--- SUPPLIED MATERIAL ---
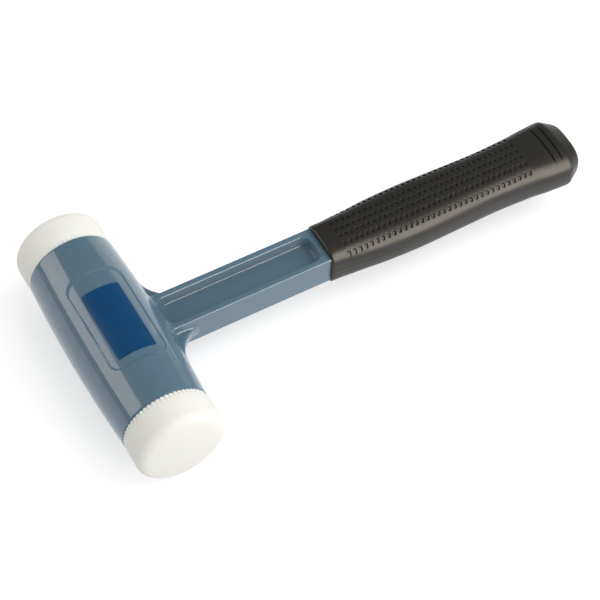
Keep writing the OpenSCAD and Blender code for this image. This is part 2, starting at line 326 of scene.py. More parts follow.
def skin_tree(low, high, voxel):
    tree, start, end = new_group(
        "casting skin",
        [("Geometry", "NodeSocketGeometry", None), ("Material", "NodeSocketMaterial", None)],
        [("Geometry", "NodeSocketGeometry")],
    )
    position = tree.nodes.new("GeometryNodeInputPosition").outputs[0]
    cube = tree.nodes.new("GeometryNodeVolumeCube")
    tree.links.new((-distance_at(tree, position)).socket, cube.inputs["Density"])
    cube.inputs["Background"].default_value = -1.0
    cube.inputs["Min"].default_value = low
    cube.inputs["Max"].default_value = high
    for axis, name in enumerate(("Resolution X", "Resolution Y", "Resolution Z")):
        cube.inputs[name].default_value = round((high[axis] - low[axis]) / voxel)
    mesher = tree.nodes.new("GeometryNodeVolumeToMesh")
    mesher.inputs["Threshold"].default_value = 0.0
    tree.links.new(cube.outputs[0], mesher.inputs[0])
    shape = mesher.outputs[0]
    reach = 0.02 * MM
    for _ in range(2):
        here = distance_at(tree, position)
        slopes = []
        for axis in range(3):
            step = [0.0, 0.0, 0.0]
            step[axis] = reach
            near = distance_at(tree, vector_math(tree, "ADD", position, tuple(step)))
            slopes.append((near - here) / (reach / MM))
        slope = join_xyz(tree, *slopes)
        steepness = Amount(tree, vector_math(tree, "DOT_PRODUCT", slope, slope))
        slide = vector_math(tree, "SCALE", slope, scale=here / steepness * -MM)
        mover = tree.nodes.new("GeometryNodeSetPosition")
        tree.links.new(shape, mover.inputs["Geometry"])
        tree.links.new(slide, mover.inputs["Offset"])
        shape = mover.outputs[0]
    finish_tree(tree, start, end, shape)
    return tree


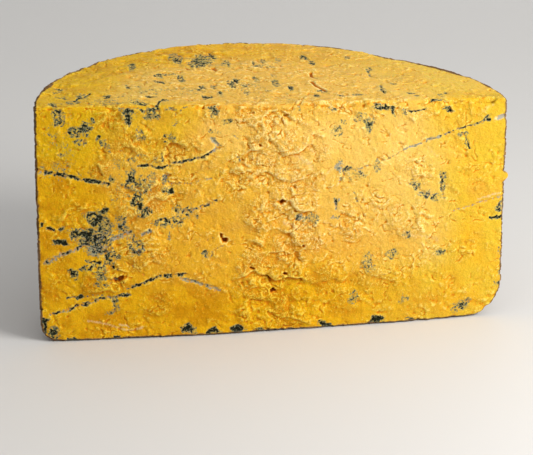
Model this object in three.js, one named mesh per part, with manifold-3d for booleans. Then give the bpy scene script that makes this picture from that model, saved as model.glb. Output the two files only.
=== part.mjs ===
// Half of a drum of blue-veined cheese. The drum was cut across at mid height, and then
// halved by one upright wire cut, so the piece has a flat base, a nearly level top, one
// tall cut face and the drum's own curved wall.
//
// Millimetres, +Z up. The base stands on Z = 0. +X runs along the cut face, which looks
// toward -Y. The origin is the middle of the piece's box at the base.

import * as THREE from 'three';
import { mergeVertices } from 'three/addons/utils/BufferGeometryUtils.js';
import Module from 'manifold-3d';

// Driving dimensions
const drumRadius = 105; // at the widest part of the wall
const height = 106.6; // base to the middle of the top cut
const topSlope = 2.75; // the top cut lies this much higher at -X, and lower at +X
const topFall = 0.8; // how much lower the top cut lies at the wall than in the middle
const topBreak = 1.2; // crumbled edge between the top cut and the wall
const baseRimRadius = 12; // rounded edge between the wall and the base
const wallTaper = 0.8; // how far the wall leans in from its widest part to the top cut
const bellyHeight = 46; // height of the widest part of the wall
const cutBehindAxis = 3; // the wire cut passes this far behind the drum's axis at the wall
const cutBow = 4.3; // how far the cut face swells out between its two ends

// Facets
const drumFacets = 120;
const rimSteps = 7;
const wallSteps = 6;
const cutFacets = 40;

const wasm = await Module();
wasm.setup();

function toSolid(geometry) {
  const bare = geometry.clone();
  bare.deleteAttribute('normal');
  bare.deleteAttribute('uv');
  const welded = mergeVertices(bare, 1e-4);
  return new wasm.Manifold(
    new wasm.Mesh({
      numProp: 3,
      vertProperties: new Float32Array(welded.attributes.position.array),
      triVerts: new Uint32Array(welded.index.array),
    }),
  );
}

function toGeometry(solid) {
  const mesh = solid.getMesh();
  const geometry = new THREE.BufferGeometry();
  geometry.setAttribute('position', new THREE.BufferAttribute(mesh.vertProperties, 3));
  geometry.setIndex(new THREE.BufferAttribute(mesh.triVerts, 1));
  return geometry;
}

// The whole drum, turned about its axis. The profile runs from the middle of the base, out
// to the rounded rim, up the wall and back over the top cut to the axis.
function drum() {
  const profile = [new THREE.Vector2(0, 0)];
  const rimCentre = drumRadius - baseRimRadius;
  for (let step = 0; step <= rimSteps; step += 1) {
    const angle = (step / rimSteps) * (Math.PI / 2);
    profile.push(new THREE.Vector2(
      rimCentre + baseRimRadius * Math.sin(angle),
      baseRimRadius * (1 - Math.cos(angle)),
    ));
  }
  profile.push(new THREE.Vector2(drumRadius, bellyHeight));
  const wallTop = height - topFall - topBreak;
  for (let step = 1; step <= wallSteps; step += 1) {
    const share = step / wallSteps;
    profile.push(new THREE.Vector2(
      drumRadius - wallTaper * share * share,
      bellyHeight + (wallTop - bellyHeight) * share,
    ));
  }
  const topRadius = drumRadius - wallTaper - topBreak;
  profile.push(new THREE.Vector2(topRadius, height - topFall));
  profile.push(new THREE.Vector2(topRadius / 2, height - topFall / 4));
  profile.push(new THREE.Vector2(0, height));
  const turned = new THREE.LatheGeometry(profile, drumFacets);
  turned.rotateX(Math.PI / 2); // the drum's axis from +Y to +Z
  return turned;
}

// Everything behind the wire cut: a tall block whose front is a shallow arc.
function behindTheCut() {
  const margin = 20;
  const reach = drumRadius + margin;
  const arcRadius = (drumRadius ** 2 + cutBow ** 2) / (2 * cutBow);
  const arcCentre = cutBehindAxis - cutBow + arcRadius;
  const sweep = Math.asin(reach / arcRadius);
  const outline = new THREE.Shape();
  outline.absarc(0, arcCentre, arcRadius, -Math.PI / 2 - sweep, -Math.PI / 2 + sweep, false);
  outline.lineTo(reach, reach);
  outline.lineTo(-reach, reach);
  outline.closePath();
  const block = new THREE.ExtrudeGeometry(outline, {
    depth: height + 2 * margin,
    curveSegments: cutFacets,
    bevelEnabled: false,
  });
  block.translate(0, 0, -margin);
  return block;
}

// Raises the top cut toward -X and lowers it toward +X, and leaves the base flat.
function slopeTheTop(geometry) {
  const position = geometry.attributes.position;
  for (let i = 0; i < position.count; i += 1) {
    const stretch = 1 - (topSlope / height) * (position.getX(i) / drumRadius);
    position.setZ(i, position.getZ(i) * stretch);
  }
}

function halfWheel() {
  const solid = toSolid(drum()).intersect(toSolid(behindTheCut()));
  const geometry = toGeometry(solid);
  slopeTheTop(geometry);
  const front = cutBehindAxis - cutBow;
  const back = drumRadius;
  geometry.translate(0, -(front + back) / 2, 0);
  geometry.computeVertexNormals();
  return geometry;
}

const cheese = new THREE.Mesh(
  halfWheel(),
  new THREE.MeshStandardMaterial({ color: 0xe9a83a, roughness: 0.75, metalness: 0 }),
);
cheese.name = 'cheese_half_wheel';

const group = new THREE.Group();
group.add(cheese);

export default group;
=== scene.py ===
"""A half wheel of blue-veined orange cheese on a pale studio floor.

The surface is worked out in millimetres in the row frame (x along the cut face, y into the
wheel, z up) and made into a mesh in metres.
"""

import math

import bpy
import numpy as np
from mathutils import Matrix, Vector
from mathutils.geometry import delaunay_2d_cdt


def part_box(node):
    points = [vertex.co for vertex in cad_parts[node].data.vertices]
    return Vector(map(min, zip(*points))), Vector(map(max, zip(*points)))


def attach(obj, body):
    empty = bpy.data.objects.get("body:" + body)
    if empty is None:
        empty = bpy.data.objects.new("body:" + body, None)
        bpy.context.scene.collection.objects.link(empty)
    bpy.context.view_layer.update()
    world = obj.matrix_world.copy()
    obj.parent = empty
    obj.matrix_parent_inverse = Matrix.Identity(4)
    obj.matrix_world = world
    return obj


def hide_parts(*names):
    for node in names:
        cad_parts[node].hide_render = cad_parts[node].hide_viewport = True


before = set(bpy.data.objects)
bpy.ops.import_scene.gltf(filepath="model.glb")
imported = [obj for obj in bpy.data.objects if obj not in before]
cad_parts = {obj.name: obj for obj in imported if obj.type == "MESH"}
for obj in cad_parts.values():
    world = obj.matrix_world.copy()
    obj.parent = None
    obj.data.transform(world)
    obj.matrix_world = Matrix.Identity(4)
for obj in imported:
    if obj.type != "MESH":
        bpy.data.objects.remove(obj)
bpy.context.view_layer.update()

MM = 0.001
CHEESE = "cheese_half_wheel"
low, high = (np.array(corner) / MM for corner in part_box(CHEESE))

# ---- the solid's driving sizes, in mm ----
RADIUS = (high[0] - low[0]) / 2
AXIS_Y = high[1] - RADIUS
CUT_BOW = 4.3  # how far the cut face swells out between its ends
CUT_BEHIND_AXIS = low[1] + CUT_BOW - AXIS_Y
TOP_SLOPE = 2.75  # the top is this much higher at -x, and lower at +x
TOP_FALL = 0.8  # the top is this much lower at the wall than at the wheel's axis
HEIGHT = high[2] - TOP_SLOPE + TOP_FALL  # at the wheel's axis
RIM_LEFT, RIM_BACK, RIM_RIGHT = 8.0, 12.0, 17.0  # rounded edge round the base
WALL_TAPER = 0.8  # the wall leans in by this much at its top

# ---- mesh fineness ----
COARSE = 1
CUT_COLUMNS = 560 // COARSE
SIDE_COLUMNS = 160 // COARSE  # of the wall, for each side of the top patch
RIM_ROWS = 38 // COARSE
WALL_ROWS = 252 // COARSE
BASE_SPACING = 4.0  # of the flat base's triangles

# ---- the camera's place and lens ----
VIEW_AZIMUTH = math.radians(-8.96)
VIEW_ELEVATION = math.radians(20.27)
VIEW_DISTANCE = 0.8808
VIEW_LENS = 135
VIEW_AIM = Vector((-0.0041, -0.0512, 0.0495))


def add_object(name, data):
    made = bpy.data.objects.new(name, data)
    bpy.context.scene.collection.objects.link(made)
    return made


def make_camera():
    camera = add_object("camera", bpy.data.cameras.new("camera"))
    back = Vector((
        math.sin(VIEW_AZIMUTH) * math.cos(VIEW_ELEVATION),
        -math.cos(VIEW_AZIMUTH) * math.cos(VIEW_ELEVATION),
        math.sin(VIEW_ELEVATION),
    ))
    camera.location = VIEW_AIM + VIEW_DISTANCE * back
    camera.rotation_euler = back.to_track_quat("Z", "Y").to_euler()
    camera.data.lens = VIEW_LENS
    camera.data.clip_start = 0.01
    bpy.context.scene.camera = camera


# ---- noise ----

HASH_STEPS = (0x8DA6B343, 0xD8163841, 0xCB1AB31F)
HASH_SEED = 0x9E3779B1
HASH_MIX = 0x5BD1E995


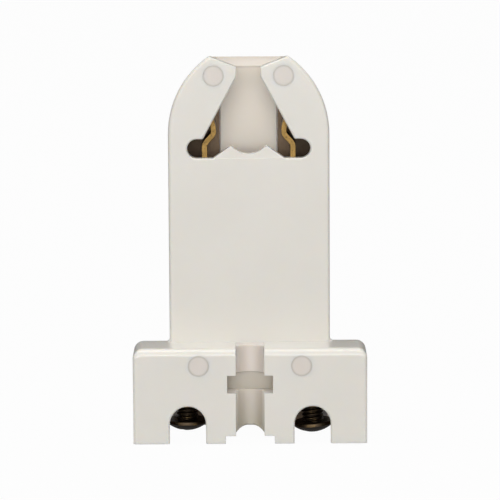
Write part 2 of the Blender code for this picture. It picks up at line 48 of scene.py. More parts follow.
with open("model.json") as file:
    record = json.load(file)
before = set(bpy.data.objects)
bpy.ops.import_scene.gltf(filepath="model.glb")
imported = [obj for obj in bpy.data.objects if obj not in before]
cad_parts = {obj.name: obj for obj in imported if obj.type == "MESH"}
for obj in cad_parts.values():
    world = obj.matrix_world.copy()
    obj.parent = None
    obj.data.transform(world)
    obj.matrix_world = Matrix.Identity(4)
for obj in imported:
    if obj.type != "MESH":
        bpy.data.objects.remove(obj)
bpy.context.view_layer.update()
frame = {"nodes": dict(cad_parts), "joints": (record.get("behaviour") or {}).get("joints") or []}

BASE_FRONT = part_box("front_housing")[0].y
SCREW_LOW, SCREW_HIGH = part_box("terminal_screw_left")
SCREW_RADIUS = (SCREW_HIGH.x - SCREW_LOW.x) / 2
SCREW_LENGTH = SCREW_HIGH.z - SCREW_LOW.z
SIDES = {"left": -1, "right": 1}
PEGS = ((0.00544, 0.05667), (0.00798, 0.01226))
PEG_RADIUS = 0.00157
SMOOTH_ANGLE = 32


# Helpers for colour and meshes

def display(red, green, blue):
    """A colour given as it looks on a display, 0 to 255, in linear values by the sRGB curve."""
    linear = []
    for value in (red, green, blue):
        share = value / 255
        linear.append(share / 12.92 if share <= 0.04045 else ((share + 0.055) / 1.055) ** 2.4)
    return tuple(linear)


def solid_colour(colour, share=1.0):
    """A share of a colour, with nothing seen through it."""
    return (*(min(1.0, part * share) for part in colour), 1.0)


def new_object(name, data):
    """An object in the scene that shows a mesh, a lamp or a camera."""
    made = bpy.data.objects.new(name, data)
    bpy.context.scene.collection.objects.link(made)
    return made


def new_mesh(name, work):
    """A mesh from a bmesh, which is let go."""
    mesh = bpy.data.meshes.new(name)
    work.to_mesh(mesh)
    work.free()
    return mesh


def shade(mesh, degrees):
    """Smooth shading that breaks where faces meet at more than an angle."""
    mesh.shade_smooth()
    mesh.set_sharp_from_angle(angle=math.radians(degrees))


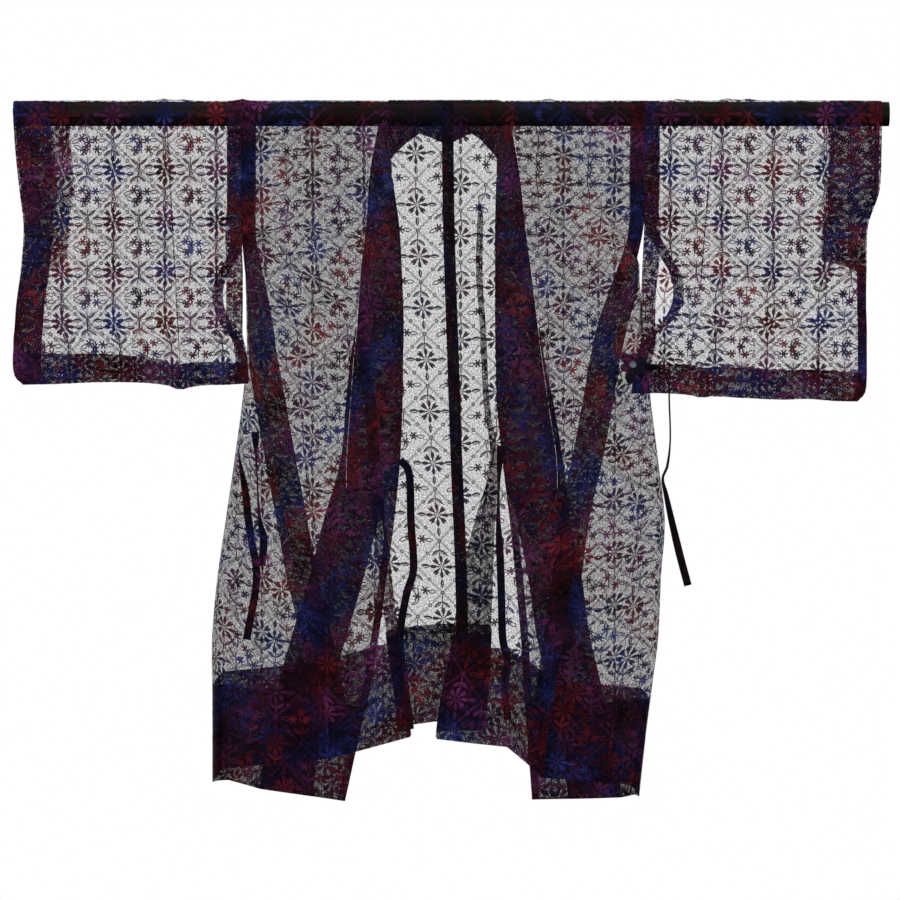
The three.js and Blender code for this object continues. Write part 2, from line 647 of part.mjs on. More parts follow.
/** The display rod, its axis along X. */
function rod() {
  const length = ROD_RIGHT_END - ROD_LEFT_END;
  const geometry = new THREE.CylinderGeometry(ROD_RADIUS, ROD_RADIUS, length, ROD_SIDES);
  geometry.rotateZ(Math.PI / 2);
  geometry.translate((ROD_LEFT_END + ROD_RIGHT_END) / 2, 0, 0);
  return geometry;
}

const netCloth = { color: 0x1d1a2c, roughness: 0.75, metalness: 0 };
const tieCloth = { color: 0x14131c, roughness: 0.7, metalness: 0 };
const darkWood = { color: 0x1b1613, roughness: 0.45, metalness: 0 };

const coat = new THREE.Group();

/** Adds a piece under its own name, in a material of its own. */
function addPiece(name, geometry, finish) {
  const mesh = new THREE.Mesh(geometry, new THREE.MeshStandardMaterial(finish));
  mesh.name = name;
  coat.add(mesh);
}

addPiece('rod', rod(), darkWood);
addPiece('body_left', bodyLength(LEFT), netCloth);
addPiece('body_right', bodyLength(RIGHT), netCloth);
addPiece('overlap_left', overlapPanel(LEFT), netCloth);
addPiece('overlap_right', overlapPanel(RIGHT), netCloth);
addPiece('collar', collar(), netCloth);
addPiece('sleeve_left', sleeve(LEFT_SLEEVE), netCloth);
addPiece('sleeve_right', sleeve(RIGHT_SLEEVE), netCloth);
Object.entries(TIES).forEach(([name, route]) => addPiece(name, tie(route), tieCloth));
addPiece('knot', rosetteKnot(), tieCloth);

export default coat;
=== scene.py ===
"""A sheer summer kimono coat hung on a display rod with its back to the viewer, dressed for rendering.

Lengths in the tables are millimetres, and every mesh is made in metres. The origin is the middle of the rod.
-Y is the near side, where the back of the coat hangs, and +Y the far side, where the fronts, their overlaps
and the collar hang. A level is a distance down from the rod's axis, and "out" is a distance from the middle of
the coat. Every piece of cloth is an open sheet with its own turned-up hems, allowances and folds as further
layers, and its UV map "cloth" measures the cloth in metres.
"""

import logging
import math
from collections.abc import Callable, Sequence
from dataclasses import dataclass, field
from enum import Enum
from functools import reduce
from typing import Any, Protocol

import bpy
import numpy as np
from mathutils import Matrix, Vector


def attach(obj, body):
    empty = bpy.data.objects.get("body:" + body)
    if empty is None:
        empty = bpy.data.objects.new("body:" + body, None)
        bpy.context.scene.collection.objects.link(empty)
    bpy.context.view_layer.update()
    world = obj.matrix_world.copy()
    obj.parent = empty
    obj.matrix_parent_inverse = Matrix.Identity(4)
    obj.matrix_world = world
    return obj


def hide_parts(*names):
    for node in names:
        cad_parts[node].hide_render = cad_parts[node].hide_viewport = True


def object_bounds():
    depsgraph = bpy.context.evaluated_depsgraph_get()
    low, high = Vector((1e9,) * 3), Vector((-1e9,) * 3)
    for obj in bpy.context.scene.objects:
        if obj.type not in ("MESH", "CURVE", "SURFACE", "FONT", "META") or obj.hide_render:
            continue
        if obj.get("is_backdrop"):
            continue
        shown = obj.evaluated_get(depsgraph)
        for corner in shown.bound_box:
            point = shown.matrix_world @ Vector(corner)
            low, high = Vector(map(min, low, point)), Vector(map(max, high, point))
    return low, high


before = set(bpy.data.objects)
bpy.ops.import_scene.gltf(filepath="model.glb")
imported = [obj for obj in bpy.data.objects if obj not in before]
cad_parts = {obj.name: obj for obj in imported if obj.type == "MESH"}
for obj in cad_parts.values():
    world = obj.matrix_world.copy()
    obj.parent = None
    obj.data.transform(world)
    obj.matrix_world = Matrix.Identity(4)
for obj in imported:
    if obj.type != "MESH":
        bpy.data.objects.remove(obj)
CAD_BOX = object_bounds()

LOG = logging.getLogger("coat")
MM = 0.001

DRAPE_RADIUS = 20.7
QUARTER = math.pi / 2 * DRAPE_RADIUS
SEAM_GAP = 0.4

BODY_LENGTH = 960.0
TURN_UP_DEPTH = 150.0
TURN_UP_TOP = BODY_LENGTH - TURN_UP_DEPTH
ARMHOLE_DEPTH = 172.0
SIDE_SEAM_TOP = 330.0
SIDE_SEAM_DEPTH = 9.0
SIDE_SEAM_ON_BACK = 560.0
COLLAR_END = 540.0

PLEAT_SPACING = 4.6
PLEAT_UNFOLDED = -20.0
PLEAT_STEPS = 8
PLEAT_SPREAD = 10.0
SEAM_BAND_WIDTH = 10.0
ROD_STEPS = 20

FLAT_CELLS, FOLD_CELLS, WEDGE_CELLS = 12, 14, 12
SHOULDER_CELLS = FLAT_CELLS + FOLD_CELLS + WEDGE_CELLS

LAYER_GAP = 0.55
LAYER_SLIP = 11.0
SEAM_LAP = 0.5
PATTERN_REPEAT = 80.0
MERGE_DISTANCE = 0.00002
TURN_UP_CELLS, TURN_UP_LAYERS = 16, 3

WRAP_START, WRAP_END = ARMHOLE_DEPTH - 24, ARMHOLE_DEPTH + 66
FOLD_TURN = 24.0
FOLD_ROOM = 20.0
NEAR_TURN_SHARE, NEAR_TURN_LEAST = 0.6, 3.0
CREASE_FADE_IN, CREASE_FADE_OUT = (-0.08, 0.18), (0.75, 1.08)
NEAR_FLARE, NEAR_FOLD_LEVELS = 0.018, (200, 800)
FAR_FLARE, FAR_FOLD_LEVELS = 0.02, (150, 750)

Array = np.ndarray
Colour = tuple[float, float, float]
Place = Callable[[Array], tuple[Array, Array]]
Socket = bpy.types.NodeSocket


def lerp(start: Any, end: Any, share: Any) -> Any:
    """Value a share of the way from start to end."""
    return start + (end - start) * share


def rise(start: float, end: float, value: Any) -> Any:
    """Smooth step from 0 at start to 1 at end."""
    share = np.clip((np.asarray(value, float) - start) / (end - start), 0, 1)
    return share * share * (3 - 2 * share)


def linear(red: int, green: int, blue: int) -> Colour:
    """A display colour in linear light."""
    values = (v / 255 for v in (red, green, blue))
    return tuple(v / 12.92 if v <= 0.04045 else ((v + 0.055) / 1.055) ** 2.4 for v in values)


class SectionTable:
    """Smooth functions of the first column of a table, one for each other column."""

    def __init__(self, columns: Sequence[str], rows: Sequence[Sequence[float]]) -> None:
        """Keeps the table.

        Args:
            columns: Names of the columns.
            rows: One row for each section, in rising order of the first column.
        """
        values = np.array(rows, float)
        self.keys = values[:, 0]
        self.columns = {name: values[:, n + 1] for n, name in enumerate(columns[1:])}

    def at(self, name: str, key: Any) -> Array:
        """Value of a column at one or more keys.

        Args:
            name: Name of the column.
            key: Keys in the first column's unit.

        Returns:
            The values, with the shape of key.
        """
        keys, values = self.keys, self.columns[name]
        key = np.asarray(key, float)
        index = np.clip(np.searchsorted(keys, key, side="right") - 1, 0, len(keys) - 2)
        before = np.maximum(np.arange(len(keys)) - 1, 0)
        after = np.minimum(np.arange(len(keys)) + 1, len(keys) - 1)
        slope = (values[after] - values[before]) / (keys[after] - keys[before])
        span = keys[index + 1] - keys[index]
        t = np.clip((key - keys[index]) / span, 0, 1)
        bend = t * t * (3 - 2 * t)
        start = slope[index] * span * t * (1 - t) ** 2
        end = slope[index + 1] * span * t * t * (1 - t)
        return lerp(values[index], values[index + 1], bend) + start - end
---
→ **WRITTEN INSTRUCTION**
Give back, exactly as written, each line from the one that contains "cheese.name = 'cheese_half_wheel';" through the one that contains "zip(*points))), Vector(map(max, zip(*points)))".

→ **FULL RESPONSE**
cheese.name = 'cheese_half_wheel';

const group = new THREE.Group();
group.add(cheese);

export default group;
=== scene.py ===
"""A half wheel of blue-veined orange cheese on a pale studio floor.

The surface is worked out in millimetres in the row frame (x along the cut face, y into the
wheel, z up) and made into a mesh in metres.
"""

import math

import bpy
import numpy as np
from mathutils import Matrix, Vector
from mathutils.geometry import delaunay_2d_cdt


def part_box(node):
    points = [vertex.co for vertex in cad_parts[node].data.vertices]
    return Vector(map(min, zip(*points))), Vector(map(max, zip(*points)))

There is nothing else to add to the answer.